In response to the misconduct proceedings, Valentine admitted looking up files without any valid policing purpose. It appears he was carrying out searches on his then wife’s step-brother and a man who was dating his then wife’s mother.

Stephen Morley, acting on behalf of Essex police sent out a warning to officers thinking of misusing their access to the database that this was “not a chance worth taking, because if they are caught they will be dealt with severely”. However, the force did not ask the disciplinary panel to consider sacking PC Valentine – even though his illegal access to this data was not just a civil but a criminal offence.

Commenting on this case DCC Matthew Horne of Essex Police said “We take breaches of professional standards extremely seriously and the information and intelligence we hold must only be used to keep people safe. When any officer or member of staff accesses this information inappropriately and not for a specific lawful policing purpose it is a gross breach of the public’s trust. It is right that we take robust action on these cases to protect public confidence in policing and the integrity and professionalism of the overwhelming majority of Essex’s police officers.” 

Photo of John Hagan, a solicitor who specialises in civil actions against the police and personal injury law.

Police Misconduct Under-Reported?

On the facts that are known to me, probably this was a proportionate outcome, however it is another example of an officer admitting “gross misconduct” who gets to keep his job. In my experience of police misconduct hearings, it is very rare for the officers involved to be dismissed.
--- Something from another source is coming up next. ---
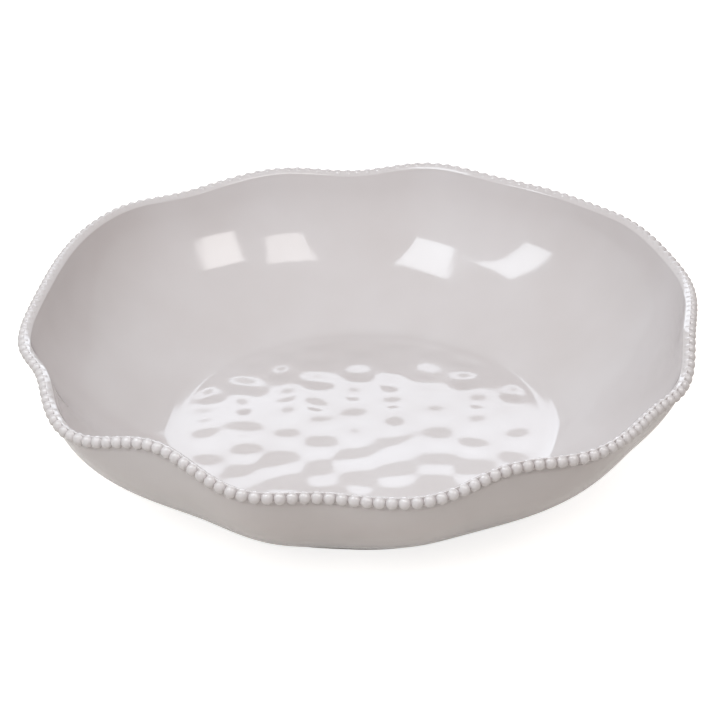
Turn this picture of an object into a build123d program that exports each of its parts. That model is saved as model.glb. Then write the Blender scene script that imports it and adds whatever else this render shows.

As reported by the London Evening Standard between January 2014 – December 2015 of 506 Metropolitan police officers disciplined for offences including corruption, discrimination, perjury, assaults and sexual offences only 1 in 5 lost their jobs.

This is not a very high figure, in proportion to the seriousness of the misconduct offences committed by many police officers, and tends to strongly contradict the picture painted by radio show host Jonathan Vernon-Smith in a recent BBC Radio 3 counties debate in which I participated. Listen to it here:

In discussing the case of PC Andrew Blades, who was dismissed by the Lancashire Constabulary after admitting dangerous driving for pulling his police car deliberately into the path of a motorcyclist whom he wanted to apprehend, Mr Vernon-Smith suggested that police officers losing their jobs and livelihoods for misconduct was now commonplace, and he deplored a culture in which he felt police officers who should be celebrated as “heroes” were having their heads roll.
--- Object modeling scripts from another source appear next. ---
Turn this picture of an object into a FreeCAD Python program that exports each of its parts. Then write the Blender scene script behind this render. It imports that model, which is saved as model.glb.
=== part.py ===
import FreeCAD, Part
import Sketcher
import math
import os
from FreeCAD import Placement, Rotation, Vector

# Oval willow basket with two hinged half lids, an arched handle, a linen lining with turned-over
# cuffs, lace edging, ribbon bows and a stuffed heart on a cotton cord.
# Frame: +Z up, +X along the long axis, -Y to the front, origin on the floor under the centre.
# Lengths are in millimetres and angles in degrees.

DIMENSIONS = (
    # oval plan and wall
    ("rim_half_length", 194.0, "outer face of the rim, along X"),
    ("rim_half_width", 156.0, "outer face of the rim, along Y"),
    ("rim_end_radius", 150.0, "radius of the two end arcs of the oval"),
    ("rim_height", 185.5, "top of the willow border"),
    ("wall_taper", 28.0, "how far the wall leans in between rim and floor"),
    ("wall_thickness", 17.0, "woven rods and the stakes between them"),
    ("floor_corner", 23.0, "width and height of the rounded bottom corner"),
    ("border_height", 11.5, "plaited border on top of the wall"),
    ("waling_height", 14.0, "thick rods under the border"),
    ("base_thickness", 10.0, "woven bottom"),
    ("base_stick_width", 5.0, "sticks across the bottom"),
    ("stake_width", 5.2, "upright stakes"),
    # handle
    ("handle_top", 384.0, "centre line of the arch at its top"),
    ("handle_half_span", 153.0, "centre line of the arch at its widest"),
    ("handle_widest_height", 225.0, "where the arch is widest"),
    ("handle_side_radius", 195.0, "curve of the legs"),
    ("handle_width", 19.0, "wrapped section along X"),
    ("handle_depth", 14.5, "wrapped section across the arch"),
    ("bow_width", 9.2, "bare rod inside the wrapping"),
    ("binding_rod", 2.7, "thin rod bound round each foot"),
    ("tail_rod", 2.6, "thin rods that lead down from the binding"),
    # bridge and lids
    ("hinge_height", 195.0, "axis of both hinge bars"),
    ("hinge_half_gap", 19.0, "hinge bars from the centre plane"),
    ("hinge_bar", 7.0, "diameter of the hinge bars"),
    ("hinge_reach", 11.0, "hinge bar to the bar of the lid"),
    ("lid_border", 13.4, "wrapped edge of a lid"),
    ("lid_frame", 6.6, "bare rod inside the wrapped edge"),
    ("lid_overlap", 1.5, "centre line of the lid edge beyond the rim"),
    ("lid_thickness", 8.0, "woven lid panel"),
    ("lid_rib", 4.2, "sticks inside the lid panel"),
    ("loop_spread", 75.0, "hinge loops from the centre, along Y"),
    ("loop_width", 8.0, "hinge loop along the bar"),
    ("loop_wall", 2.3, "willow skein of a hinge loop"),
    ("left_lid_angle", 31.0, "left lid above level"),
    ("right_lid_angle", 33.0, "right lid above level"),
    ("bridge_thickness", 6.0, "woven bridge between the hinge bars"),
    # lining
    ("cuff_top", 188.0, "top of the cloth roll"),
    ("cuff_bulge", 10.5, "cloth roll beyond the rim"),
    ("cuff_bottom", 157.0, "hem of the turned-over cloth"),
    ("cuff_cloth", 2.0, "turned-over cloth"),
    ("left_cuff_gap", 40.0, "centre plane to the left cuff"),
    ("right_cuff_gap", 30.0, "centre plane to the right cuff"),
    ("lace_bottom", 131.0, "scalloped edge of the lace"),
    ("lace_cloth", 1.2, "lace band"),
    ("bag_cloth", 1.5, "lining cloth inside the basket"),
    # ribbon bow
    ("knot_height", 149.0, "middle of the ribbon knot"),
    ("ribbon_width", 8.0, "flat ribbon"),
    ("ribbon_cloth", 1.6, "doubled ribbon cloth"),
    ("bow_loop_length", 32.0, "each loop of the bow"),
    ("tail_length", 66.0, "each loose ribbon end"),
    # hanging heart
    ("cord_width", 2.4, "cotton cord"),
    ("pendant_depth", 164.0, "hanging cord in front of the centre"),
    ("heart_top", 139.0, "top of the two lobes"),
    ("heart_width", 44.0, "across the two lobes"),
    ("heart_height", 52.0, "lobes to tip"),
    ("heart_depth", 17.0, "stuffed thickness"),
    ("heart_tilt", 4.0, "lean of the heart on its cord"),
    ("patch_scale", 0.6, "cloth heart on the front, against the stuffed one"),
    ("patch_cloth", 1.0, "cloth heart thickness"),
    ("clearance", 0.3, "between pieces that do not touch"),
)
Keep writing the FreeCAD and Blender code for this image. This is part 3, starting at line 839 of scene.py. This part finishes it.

I very much objected to Mr Vernon-Smith’s characterisation of the situation, as my own experience is that officers are strongly shielded by their forces, and by their Union the Police Federation, from accusations of misconduct and tend to be let off as lightly as possible even when they do admit offences, as is borne out by the present case of PC Valentine, the Metropolitan police statistics quoted above and similar cases handled by my colleague Iain Gould, one of the UK’s leading police claims specialists as reported on his own blog.
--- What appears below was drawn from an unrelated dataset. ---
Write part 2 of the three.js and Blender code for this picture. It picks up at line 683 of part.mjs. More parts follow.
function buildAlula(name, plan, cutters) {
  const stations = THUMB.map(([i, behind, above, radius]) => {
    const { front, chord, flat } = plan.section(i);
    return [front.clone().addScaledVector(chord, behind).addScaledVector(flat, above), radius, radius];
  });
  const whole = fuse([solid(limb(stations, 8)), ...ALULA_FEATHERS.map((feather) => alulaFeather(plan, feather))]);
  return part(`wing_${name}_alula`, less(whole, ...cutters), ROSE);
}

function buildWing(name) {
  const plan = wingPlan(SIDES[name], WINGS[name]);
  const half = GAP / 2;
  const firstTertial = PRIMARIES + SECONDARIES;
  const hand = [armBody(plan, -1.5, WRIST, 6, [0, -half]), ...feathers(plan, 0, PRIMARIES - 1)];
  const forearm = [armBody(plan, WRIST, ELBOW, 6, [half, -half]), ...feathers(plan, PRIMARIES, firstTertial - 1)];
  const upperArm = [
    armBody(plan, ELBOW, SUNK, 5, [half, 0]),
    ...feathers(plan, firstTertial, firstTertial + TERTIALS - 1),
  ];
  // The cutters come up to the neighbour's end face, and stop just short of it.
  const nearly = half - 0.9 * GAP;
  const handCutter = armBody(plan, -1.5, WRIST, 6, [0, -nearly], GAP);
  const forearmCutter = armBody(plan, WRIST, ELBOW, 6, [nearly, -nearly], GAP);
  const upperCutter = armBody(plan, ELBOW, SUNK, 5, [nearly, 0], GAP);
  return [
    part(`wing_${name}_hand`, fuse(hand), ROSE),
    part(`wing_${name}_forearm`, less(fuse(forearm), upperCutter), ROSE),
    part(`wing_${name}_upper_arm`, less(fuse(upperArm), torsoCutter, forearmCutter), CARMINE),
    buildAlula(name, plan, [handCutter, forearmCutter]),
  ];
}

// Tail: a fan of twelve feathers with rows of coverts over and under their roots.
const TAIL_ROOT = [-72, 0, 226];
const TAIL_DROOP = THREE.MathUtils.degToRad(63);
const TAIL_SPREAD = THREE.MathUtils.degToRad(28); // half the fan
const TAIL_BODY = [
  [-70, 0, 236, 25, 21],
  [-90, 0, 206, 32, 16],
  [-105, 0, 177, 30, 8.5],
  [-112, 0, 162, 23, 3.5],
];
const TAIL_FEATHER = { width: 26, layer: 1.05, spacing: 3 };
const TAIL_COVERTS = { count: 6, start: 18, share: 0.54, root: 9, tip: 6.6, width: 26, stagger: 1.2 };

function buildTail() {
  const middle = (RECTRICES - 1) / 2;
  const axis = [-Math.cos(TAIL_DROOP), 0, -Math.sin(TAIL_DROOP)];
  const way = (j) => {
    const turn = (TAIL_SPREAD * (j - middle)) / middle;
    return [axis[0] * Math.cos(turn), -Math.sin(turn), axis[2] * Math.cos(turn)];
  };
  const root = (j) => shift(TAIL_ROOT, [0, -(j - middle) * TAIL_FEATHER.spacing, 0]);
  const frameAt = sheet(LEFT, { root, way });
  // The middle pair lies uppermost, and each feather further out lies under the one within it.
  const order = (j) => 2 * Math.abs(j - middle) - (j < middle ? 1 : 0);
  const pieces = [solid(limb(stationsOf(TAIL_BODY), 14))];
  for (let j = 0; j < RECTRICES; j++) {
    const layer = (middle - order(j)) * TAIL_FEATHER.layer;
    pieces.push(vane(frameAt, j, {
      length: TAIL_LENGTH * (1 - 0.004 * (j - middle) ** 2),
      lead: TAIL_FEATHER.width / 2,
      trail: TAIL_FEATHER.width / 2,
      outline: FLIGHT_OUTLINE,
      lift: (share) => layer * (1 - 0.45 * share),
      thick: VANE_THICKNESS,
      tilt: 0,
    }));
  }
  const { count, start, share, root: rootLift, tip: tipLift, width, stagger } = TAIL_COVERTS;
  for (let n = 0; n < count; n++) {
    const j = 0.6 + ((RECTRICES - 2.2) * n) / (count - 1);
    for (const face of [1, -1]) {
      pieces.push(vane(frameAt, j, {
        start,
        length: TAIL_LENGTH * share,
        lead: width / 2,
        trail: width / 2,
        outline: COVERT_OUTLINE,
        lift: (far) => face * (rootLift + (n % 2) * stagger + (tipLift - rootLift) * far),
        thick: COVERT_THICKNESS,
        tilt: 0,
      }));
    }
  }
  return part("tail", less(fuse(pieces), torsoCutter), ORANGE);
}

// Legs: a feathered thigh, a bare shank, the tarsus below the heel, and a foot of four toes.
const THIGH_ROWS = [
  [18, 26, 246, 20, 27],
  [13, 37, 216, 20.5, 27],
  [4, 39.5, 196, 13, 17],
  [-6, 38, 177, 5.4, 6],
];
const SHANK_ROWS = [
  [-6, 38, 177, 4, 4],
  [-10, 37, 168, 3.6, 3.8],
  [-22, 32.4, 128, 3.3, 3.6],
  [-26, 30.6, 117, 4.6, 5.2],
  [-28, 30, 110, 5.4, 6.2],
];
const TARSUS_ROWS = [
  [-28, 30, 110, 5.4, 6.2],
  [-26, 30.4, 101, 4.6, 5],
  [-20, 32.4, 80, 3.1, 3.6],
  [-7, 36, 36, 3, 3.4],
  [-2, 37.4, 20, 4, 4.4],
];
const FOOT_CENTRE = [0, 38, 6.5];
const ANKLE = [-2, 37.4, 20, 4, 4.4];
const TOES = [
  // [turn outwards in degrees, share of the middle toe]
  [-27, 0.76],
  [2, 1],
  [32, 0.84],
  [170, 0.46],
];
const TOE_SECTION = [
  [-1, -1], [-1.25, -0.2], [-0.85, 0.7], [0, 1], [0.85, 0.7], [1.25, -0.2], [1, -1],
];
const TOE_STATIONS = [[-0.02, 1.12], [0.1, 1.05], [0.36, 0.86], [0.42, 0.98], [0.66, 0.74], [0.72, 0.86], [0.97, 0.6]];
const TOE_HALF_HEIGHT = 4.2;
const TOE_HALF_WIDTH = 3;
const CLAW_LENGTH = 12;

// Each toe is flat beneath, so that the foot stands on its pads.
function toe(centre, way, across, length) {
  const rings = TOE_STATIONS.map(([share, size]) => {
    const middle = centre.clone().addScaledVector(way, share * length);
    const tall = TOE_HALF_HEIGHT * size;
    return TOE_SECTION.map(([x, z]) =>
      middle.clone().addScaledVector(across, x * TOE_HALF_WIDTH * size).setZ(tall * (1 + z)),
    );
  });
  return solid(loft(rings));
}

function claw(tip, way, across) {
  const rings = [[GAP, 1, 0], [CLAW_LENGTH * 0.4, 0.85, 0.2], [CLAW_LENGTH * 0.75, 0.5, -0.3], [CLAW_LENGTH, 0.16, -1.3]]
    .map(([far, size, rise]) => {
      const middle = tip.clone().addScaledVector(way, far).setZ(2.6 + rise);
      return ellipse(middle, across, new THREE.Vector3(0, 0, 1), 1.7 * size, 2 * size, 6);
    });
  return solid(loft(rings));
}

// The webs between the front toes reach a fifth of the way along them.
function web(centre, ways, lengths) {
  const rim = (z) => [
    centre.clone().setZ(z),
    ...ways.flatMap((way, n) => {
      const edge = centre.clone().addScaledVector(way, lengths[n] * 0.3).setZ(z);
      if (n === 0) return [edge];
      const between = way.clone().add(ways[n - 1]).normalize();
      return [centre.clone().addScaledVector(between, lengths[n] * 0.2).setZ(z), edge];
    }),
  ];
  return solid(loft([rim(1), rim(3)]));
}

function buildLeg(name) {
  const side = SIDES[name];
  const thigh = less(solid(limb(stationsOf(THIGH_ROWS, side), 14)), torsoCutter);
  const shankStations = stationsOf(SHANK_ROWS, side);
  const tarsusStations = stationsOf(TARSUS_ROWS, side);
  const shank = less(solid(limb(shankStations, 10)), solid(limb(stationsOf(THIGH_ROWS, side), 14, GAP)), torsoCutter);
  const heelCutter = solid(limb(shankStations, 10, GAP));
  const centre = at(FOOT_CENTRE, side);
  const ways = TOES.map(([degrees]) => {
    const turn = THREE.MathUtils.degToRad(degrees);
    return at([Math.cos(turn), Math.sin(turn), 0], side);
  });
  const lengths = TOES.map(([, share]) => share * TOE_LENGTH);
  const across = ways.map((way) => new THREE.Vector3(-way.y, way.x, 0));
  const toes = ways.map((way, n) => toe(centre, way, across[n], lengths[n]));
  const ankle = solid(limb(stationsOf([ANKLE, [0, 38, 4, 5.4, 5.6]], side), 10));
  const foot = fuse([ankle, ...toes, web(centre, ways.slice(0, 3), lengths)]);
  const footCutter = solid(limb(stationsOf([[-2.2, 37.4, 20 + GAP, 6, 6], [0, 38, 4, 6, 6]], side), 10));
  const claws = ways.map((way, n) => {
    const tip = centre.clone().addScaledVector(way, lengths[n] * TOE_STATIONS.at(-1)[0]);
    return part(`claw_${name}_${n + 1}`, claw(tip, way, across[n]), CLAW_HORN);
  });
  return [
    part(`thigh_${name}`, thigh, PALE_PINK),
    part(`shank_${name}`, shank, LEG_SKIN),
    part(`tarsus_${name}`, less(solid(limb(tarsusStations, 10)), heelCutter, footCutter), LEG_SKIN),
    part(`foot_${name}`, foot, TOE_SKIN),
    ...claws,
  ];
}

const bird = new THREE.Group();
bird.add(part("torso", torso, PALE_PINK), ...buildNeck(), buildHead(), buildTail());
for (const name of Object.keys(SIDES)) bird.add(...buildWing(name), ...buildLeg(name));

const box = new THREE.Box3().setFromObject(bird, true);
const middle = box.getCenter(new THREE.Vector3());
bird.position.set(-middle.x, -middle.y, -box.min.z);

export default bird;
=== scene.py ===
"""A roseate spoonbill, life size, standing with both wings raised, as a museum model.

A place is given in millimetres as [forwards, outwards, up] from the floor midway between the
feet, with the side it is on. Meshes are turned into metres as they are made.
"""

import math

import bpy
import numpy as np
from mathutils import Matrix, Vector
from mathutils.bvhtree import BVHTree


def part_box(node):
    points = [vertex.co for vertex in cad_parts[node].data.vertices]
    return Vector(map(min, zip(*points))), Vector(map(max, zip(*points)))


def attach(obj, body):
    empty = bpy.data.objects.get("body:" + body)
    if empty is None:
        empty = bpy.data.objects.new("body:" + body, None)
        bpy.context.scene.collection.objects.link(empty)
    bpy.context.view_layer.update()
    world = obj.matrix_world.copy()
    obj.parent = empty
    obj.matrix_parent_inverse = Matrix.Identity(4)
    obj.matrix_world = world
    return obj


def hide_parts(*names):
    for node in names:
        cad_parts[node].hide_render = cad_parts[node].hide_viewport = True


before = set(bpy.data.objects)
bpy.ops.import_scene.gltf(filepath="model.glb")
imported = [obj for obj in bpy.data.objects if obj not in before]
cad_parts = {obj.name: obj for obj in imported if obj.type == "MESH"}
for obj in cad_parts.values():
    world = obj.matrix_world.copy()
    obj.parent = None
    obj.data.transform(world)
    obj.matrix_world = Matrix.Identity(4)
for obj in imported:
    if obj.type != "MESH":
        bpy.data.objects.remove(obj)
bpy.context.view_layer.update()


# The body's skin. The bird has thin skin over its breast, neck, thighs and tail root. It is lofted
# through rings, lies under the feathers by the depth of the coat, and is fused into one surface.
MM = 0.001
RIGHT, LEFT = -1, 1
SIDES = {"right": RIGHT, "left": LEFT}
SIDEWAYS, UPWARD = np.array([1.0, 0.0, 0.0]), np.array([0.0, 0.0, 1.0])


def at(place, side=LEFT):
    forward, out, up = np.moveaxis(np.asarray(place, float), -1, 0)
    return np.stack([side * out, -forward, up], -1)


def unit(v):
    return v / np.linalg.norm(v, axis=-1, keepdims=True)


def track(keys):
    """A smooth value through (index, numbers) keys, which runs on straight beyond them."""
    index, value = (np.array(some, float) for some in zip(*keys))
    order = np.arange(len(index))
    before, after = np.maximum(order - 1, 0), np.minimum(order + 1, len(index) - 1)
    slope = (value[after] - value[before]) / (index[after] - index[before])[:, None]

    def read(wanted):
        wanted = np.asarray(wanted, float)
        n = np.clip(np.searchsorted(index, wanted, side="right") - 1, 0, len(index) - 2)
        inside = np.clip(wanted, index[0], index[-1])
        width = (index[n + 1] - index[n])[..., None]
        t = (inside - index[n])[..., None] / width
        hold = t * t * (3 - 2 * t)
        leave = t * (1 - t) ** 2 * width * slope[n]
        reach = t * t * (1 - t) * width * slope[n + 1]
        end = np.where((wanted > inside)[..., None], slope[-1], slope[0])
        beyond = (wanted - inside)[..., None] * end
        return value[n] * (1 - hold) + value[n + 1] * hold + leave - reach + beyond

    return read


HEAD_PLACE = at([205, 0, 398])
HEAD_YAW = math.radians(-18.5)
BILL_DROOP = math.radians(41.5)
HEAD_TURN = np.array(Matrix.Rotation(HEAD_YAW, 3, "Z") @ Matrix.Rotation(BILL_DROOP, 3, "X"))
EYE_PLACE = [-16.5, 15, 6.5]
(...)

The case of PC Valentine and other officers also begs the question – how many similar misconduct offences are serving police officers getting away with, or, dare we say, having brushed under the carpet ? It remains the case that under UK law there is currently no legal obligation to report personal data breaches to anyone.

Hopefully this will change with the new EU General Data Protection Regulation which obliges data controllers to notify the Information Comissioner’s Office of personal data breaches. Time will tell. But we must remain aware that the threat to our private data security comes not just from without in the form of cyber piracy and hackers, but from the enemy within, in the form of professionals such as police officers who abuse the availability and accessibility of the ever growing police database on the citizens of this country.